Notice of Activity and Use Limitation. The bill establishes a new NAUL for certain releases remediated according to the RSRs and the restriction regulations. The bill allows this restriction to be used and recorded for:
1. achieving compliance with the RSRs' industrial or commercial direct exposure, groundwater volatilization, and soil vapor criteria, by preventing residential activity and use of the area affected by the restriction if the property is (a) zoned to exclude residential use and (b) not used for any regulatorily defined residential purpose;
2. preventing disturbance of polluted soil that exceeds the direct exposure criteria, is inaccessible, and complies with the RSRs, if the pollutant concentrations do not exceed 10 times the direct exposure criteria;
3. preventing disturbance of an engineered control used only to eliminate exposure to polluted soil exceeding the direct exposure criteria, if the pollutant concentrations do not exceed 10 times the direct exposure criteria;
4. preventing the demolition of a building or permanent structure that makes polluted soil environmentally isolated if the (a) pollutant concentrations do not exceed 10 times the direct exposure criteria and the pollutant mobility criteria or (b) total soil volume is 10 cubic yards or less; or
5. any other purpose the commissioner prescribes by regulation.
The bill requires the NAUL to be prepared on a form the DEEP commissioner prescribes. The NAUL must refer to, and be recorded with, the “decision document” signed by the commissioner or signed and sealed by a LEP. The decision document must explain why the NAUL is appropriate to achieve and maintain compliance with the RSRs. It must also state the:
1. activities and uses that are inconsistent with maintaining compliance;
2. permitted activities and uses;
3. obligations and conditions needed to meet the NAUL's objectives; and
4. nature and extent of pollution that is the basis for the NAUL, with a list of contaminants and their concentrations and horizontal and vertical extent.

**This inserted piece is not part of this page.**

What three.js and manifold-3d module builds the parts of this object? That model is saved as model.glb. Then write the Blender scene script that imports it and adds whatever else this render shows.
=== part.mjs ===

Similar to ELUR requirements, the bill prohibits an owner from recording a NAUL in the municipal land records unless he or she provides 60 days written notice to each person with an interest in the land. The notice must be sent by certified mail, return receipt requested, and must indicate the (1) pollution's existence and location and (2) terms of the proposed activity and use limitation. The interest holders can agree in writing to waive the notice period. The NAUL is effective upon recording.
Under the bill, a recorded NAUL must be implemented and adhered to (1) by the property owner and his or her successors and assigns, interest holders in the property, and people licensed to use the property or (2) when conducting remediation on the property. The bill requires a property owner, property lessee, or person with a right to subdivide or sublease the property to incorporate the NAUL into all future deeds, easements, leases, mortgages, licenses, occupancy agreements, or other transfer instruments. This can be done in full or by reference, but must done upon the transfer of any interest in or right to use the property. Under the bill, a NAUL survives foreclosure of a mortgage, lien, or other encumbrance.

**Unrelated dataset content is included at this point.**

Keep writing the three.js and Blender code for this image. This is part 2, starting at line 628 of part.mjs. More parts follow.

The bill applies current law's enforcement provisions for ELURs to NAULs. It:
1. requires the attorney general to bring a civil action in Superior Court at the commissioner's request (a) for injunctive or other equitable relief to enforce a NAUL or (b) to enforce a civil penalty the commissioner imposes for a NAUL violation;
2. allows the commissioner to issue orders, such as cease and desist orders, to enforce a NAUL;
3. allows any person to intervene in administrative or civil enforcement proceeding instituted by DEEP;
4. subjects a land owner or lessee of property who is part of a civil or administrative action to enforce a NAUL, to strict liability for violations and makes him or her jointly and severally liable to abate the pollution; and
5. subjects a land owner or lessee of property with a NAUL to a civil fine of up to $25,000 for violations of the NAUL or the law and regulations on environmental use restrictions.

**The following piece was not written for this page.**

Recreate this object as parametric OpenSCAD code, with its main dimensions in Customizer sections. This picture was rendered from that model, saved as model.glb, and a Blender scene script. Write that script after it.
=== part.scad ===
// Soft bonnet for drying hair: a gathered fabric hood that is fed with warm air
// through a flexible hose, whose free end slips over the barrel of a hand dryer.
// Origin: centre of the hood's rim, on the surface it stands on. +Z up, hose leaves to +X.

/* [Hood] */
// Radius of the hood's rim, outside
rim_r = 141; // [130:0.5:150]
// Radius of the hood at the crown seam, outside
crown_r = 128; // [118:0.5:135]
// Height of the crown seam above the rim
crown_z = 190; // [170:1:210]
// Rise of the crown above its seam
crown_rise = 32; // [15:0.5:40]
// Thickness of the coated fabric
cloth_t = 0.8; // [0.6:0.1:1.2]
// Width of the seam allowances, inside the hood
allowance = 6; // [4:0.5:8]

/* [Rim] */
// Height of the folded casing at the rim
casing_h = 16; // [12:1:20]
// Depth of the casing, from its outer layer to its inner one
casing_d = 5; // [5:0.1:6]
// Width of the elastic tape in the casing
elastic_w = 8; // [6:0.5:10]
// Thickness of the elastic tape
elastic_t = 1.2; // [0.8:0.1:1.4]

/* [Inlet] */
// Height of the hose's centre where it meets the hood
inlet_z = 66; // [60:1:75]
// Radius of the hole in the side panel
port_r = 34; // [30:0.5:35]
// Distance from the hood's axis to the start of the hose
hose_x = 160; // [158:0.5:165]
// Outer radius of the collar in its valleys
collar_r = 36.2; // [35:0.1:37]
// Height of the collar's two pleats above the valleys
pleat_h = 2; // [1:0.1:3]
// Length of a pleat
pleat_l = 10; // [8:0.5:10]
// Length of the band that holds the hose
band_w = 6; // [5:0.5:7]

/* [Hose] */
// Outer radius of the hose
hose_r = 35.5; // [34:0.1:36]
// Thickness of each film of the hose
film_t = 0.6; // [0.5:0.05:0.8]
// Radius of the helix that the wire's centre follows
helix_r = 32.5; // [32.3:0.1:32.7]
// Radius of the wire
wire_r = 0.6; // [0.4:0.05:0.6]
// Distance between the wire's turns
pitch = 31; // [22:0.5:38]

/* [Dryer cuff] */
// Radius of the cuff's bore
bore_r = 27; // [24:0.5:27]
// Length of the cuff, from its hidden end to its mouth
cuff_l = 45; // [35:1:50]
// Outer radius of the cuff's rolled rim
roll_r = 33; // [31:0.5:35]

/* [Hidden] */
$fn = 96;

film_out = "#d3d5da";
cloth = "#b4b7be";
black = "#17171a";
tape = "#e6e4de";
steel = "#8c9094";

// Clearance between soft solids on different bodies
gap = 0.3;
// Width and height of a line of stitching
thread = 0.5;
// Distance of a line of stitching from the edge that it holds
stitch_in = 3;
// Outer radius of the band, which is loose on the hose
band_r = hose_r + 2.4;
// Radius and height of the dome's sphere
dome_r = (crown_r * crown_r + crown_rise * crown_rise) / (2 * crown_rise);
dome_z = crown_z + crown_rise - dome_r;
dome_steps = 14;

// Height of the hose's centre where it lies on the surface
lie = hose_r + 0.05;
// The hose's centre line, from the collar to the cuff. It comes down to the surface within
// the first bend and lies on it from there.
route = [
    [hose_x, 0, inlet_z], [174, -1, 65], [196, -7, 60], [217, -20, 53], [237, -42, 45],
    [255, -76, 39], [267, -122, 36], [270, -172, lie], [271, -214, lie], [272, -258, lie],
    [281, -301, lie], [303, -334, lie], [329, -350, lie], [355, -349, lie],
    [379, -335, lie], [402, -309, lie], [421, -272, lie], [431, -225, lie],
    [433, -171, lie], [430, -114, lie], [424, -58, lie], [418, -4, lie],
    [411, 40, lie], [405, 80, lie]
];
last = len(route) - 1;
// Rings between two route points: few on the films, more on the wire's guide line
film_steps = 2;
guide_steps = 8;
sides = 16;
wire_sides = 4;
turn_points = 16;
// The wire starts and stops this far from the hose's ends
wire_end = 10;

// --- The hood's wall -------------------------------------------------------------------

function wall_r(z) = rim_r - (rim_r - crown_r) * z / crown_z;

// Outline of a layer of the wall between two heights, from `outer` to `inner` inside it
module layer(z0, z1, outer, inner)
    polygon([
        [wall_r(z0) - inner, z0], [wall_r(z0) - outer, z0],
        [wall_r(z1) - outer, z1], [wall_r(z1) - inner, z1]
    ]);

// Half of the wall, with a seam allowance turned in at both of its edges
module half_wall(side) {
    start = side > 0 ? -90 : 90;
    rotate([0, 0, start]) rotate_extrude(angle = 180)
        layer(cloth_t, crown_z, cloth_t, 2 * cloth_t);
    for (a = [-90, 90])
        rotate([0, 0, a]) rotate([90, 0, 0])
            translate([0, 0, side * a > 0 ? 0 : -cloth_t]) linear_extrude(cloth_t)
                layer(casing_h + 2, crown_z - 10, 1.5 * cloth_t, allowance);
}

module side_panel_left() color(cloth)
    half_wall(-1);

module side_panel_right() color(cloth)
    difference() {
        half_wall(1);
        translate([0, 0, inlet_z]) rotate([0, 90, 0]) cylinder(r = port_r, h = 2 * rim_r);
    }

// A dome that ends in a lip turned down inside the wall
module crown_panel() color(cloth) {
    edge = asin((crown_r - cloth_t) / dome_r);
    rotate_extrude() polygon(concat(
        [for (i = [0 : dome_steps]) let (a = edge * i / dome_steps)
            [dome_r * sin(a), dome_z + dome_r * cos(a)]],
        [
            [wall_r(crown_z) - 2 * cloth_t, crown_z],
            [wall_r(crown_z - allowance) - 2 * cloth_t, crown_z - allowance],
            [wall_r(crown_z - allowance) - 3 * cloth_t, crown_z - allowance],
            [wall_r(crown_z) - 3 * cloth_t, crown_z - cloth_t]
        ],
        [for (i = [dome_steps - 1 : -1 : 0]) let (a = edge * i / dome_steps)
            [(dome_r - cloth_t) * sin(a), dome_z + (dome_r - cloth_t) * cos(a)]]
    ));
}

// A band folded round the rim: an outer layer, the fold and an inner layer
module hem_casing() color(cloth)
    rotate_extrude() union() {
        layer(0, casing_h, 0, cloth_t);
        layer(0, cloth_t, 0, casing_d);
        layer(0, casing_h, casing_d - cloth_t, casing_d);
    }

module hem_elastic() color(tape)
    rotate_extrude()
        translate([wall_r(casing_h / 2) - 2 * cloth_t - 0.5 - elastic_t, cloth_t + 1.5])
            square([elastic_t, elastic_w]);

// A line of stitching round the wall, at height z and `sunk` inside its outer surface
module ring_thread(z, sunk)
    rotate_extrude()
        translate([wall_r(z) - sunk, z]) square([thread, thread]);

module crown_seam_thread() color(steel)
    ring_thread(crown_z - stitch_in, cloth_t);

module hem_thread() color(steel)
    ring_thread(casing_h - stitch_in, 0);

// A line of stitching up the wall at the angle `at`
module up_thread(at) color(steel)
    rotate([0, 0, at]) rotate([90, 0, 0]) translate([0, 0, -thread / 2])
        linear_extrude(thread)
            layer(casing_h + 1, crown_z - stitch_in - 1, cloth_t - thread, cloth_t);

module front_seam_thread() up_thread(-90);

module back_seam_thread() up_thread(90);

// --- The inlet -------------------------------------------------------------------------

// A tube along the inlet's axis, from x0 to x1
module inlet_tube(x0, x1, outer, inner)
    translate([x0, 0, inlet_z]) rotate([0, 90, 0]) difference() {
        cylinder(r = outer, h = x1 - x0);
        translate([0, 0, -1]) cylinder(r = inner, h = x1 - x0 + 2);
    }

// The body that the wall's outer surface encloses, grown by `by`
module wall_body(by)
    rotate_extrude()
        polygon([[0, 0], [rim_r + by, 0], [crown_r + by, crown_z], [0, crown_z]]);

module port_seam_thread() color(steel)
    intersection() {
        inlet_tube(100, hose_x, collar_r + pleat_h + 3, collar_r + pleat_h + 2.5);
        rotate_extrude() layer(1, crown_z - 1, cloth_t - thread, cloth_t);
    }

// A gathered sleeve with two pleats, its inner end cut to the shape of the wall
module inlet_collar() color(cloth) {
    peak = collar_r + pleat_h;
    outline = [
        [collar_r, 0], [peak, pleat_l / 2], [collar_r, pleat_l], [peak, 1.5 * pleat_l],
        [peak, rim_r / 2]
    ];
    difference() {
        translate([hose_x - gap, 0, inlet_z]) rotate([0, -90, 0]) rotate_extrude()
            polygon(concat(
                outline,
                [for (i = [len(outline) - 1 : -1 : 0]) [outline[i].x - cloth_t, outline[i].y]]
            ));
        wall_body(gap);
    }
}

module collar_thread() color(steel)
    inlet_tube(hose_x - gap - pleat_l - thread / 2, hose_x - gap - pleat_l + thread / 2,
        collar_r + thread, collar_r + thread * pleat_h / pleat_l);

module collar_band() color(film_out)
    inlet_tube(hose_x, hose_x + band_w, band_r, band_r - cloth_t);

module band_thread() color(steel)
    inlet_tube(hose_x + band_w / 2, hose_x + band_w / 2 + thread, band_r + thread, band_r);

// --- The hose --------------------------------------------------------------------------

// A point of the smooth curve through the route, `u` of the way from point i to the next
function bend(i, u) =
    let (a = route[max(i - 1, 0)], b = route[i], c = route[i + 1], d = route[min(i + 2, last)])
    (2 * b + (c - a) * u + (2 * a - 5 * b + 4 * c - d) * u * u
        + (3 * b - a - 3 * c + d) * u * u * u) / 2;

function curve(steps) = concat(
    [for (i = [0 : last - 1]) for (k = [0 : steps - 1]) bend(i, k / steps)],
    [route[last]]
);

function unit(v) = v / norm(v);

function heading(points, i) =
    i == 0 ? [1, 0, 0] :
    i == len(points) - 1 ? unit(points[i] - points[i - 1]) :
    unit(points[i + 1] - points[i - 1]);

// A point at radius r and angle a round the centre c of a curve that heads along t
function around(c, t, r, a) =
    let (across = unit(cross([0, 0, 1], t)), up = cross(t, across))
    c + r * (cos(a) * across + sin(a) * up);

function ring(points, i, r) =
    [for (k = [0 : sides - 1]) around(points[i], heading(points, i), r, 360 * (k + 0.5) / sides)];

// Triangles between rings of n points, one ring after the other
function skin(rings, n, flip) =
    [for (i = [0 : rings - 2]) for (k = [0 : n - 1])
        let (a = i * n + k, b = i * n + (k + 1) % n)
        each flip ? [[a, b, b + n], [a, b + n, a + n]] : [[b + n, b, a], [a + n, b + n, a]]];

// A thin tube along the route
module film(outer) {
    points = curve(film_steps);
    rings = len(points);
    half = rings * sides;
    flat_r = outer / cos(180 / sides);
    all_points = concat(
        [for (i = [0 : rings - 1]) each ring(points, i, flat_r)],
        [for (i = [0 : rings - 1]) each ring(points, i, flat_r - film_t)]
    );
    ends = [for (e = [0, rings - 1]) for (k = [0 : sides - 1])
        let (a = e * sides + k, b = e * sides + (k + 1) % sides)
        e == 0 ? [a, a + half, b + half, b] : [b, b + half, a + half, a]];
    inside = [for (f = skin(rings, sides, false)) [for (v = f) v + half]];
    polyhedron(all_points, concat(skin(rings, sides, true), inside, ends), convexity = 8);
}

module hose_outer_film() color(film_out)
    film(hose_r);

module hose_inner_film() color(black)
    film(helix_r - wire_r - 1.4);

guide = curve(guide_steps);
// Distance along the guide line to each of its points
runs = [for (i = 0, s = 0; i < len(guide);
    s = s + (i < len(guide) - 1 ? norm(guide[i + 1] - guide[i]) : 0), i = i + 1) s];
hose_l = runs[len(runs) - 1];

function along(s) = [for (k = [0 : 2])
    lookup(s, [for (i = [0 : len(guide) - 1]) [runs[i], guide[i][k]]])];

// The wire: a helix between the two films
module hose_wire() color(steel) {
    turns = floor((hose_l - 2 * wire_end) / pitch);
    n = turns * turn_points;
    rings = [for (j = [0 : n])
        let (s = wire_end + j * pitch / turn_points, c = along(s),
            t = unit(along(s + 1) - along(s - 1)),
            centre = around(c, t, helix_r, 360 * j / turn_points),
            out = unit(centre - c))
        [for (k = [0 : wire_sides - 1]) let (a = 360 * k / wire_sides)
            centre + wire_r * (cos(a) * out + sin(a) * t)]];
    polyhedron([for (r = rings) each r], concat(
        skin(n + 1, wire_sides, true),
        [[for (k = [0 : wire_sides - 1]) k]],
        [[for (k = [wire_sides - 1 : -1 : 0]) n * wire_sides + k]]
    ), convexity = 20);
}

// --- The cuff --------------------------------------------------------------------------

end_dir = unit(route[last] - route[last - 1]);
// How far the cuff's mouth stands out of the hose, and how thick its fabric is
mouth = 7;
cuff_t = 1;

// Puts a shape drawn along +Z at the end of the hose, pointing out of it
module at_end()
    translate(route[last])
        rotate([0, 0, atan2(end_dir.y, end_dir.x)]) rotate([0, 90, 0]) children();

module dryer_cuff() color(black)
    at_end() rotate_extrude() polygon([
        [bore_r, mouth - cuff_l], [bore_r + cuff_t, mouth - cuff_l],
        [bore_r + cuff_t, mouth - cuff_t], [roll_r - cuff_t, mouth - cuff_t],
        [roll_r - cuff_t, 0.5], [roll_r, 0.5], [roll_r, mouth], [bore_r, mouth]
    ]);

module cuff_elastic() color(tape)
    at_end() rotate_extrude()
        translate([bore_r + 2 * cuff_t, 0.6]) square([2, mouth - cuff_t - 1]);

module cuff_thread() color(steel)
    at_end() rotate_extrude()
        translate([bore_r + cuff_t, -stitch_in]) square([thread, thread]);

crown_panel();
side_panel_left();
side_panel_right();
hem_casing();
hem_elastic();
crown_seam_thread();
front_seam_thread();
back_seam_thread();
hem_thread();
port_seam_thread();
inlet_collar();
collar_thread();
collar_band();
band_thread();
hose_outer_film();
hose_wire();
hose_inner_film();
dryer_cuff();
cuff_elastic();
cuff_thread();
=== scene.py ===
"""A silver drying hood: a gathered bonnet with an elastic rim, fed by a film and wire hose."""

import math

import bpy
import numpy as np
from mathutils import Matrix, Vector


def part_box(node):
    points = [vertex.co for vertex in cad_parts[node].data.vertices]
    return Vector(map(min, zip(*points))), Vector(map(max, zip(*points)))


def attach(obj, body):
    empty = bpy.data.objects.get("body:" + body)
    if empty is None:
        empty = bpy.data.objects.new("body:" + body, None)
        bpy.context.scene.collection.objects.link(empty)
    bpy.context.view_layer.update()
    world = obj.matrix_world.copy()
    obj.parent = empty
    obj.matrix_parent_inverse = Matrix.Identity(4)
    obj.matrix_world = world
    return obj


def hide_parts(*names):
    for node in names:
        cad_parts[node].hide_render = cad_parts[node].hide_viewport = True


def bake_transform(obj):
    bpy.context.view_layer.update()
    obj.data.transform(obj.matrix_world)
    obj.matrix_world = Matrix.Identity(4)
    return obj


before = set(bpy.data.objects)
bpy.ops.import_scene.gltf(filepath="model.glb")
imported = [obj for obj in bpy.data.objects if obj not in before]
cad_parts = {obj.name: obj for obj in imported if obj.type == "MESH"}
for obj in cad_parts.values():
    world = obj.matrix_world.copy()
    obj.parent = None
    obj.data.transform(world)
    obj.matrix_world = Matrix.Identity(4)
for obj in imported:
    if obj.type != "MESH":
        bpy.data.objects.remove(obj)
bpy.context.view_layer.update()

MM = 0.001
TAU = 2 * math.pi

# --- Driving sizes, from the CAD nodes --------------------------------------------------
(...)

It also provides that if a court finds a NAUL is void or without effect, the owner must promptly abate the pollution on the land to the standard for residential or recreational purposes.
DECD and CBRA Programs
DECD, through its Office of Brownfield Remediation and Development Assistance, administers several programs to assist with brownfield remediation and redevelopment, such as the Brownfield Municipal Grant Program, Urban Sites Remedial Action Program, Abandoned Brownfield Cleanup Program, Targeted Brownfield Development Loan Program, and Brownfield Remediation and Revitalization Program. The programs provide participants with financial assistance and liability protection.
The Connecticut Brownfield Redevelopment Authority, a subsidiary of the Connecticut Development Authority, also provides financial assistance for brownfields remediation and redevelopment through direct loans, loan guarantees, and tax increment financing.
Remediation Standard Regulations
The Remediation Standard Regulations (RSRs) provide guidance and standards to determine if remediation of contamination is necessary to protect human health and the environment. They contain numeric and narrative standards for remediating soil and water. To remediate soil, two remediation criteria must be met: direct exposure and pollutant mobility. To remediate a groundwater plume, three criteria apply: groundwater protection, surface water protection, and volatilization criteria.
The RSRs apply to certain actions to remediate polluted soil, surface water, or a groundwater plume at or coming from a release area, but they do not create a requirement for remediation or specify a time-frame to complete it.
sHB 6651, favorably reported by the Commerce Committee, makes many programmatic and technical changes to DECD's brownfield remediation and development programs.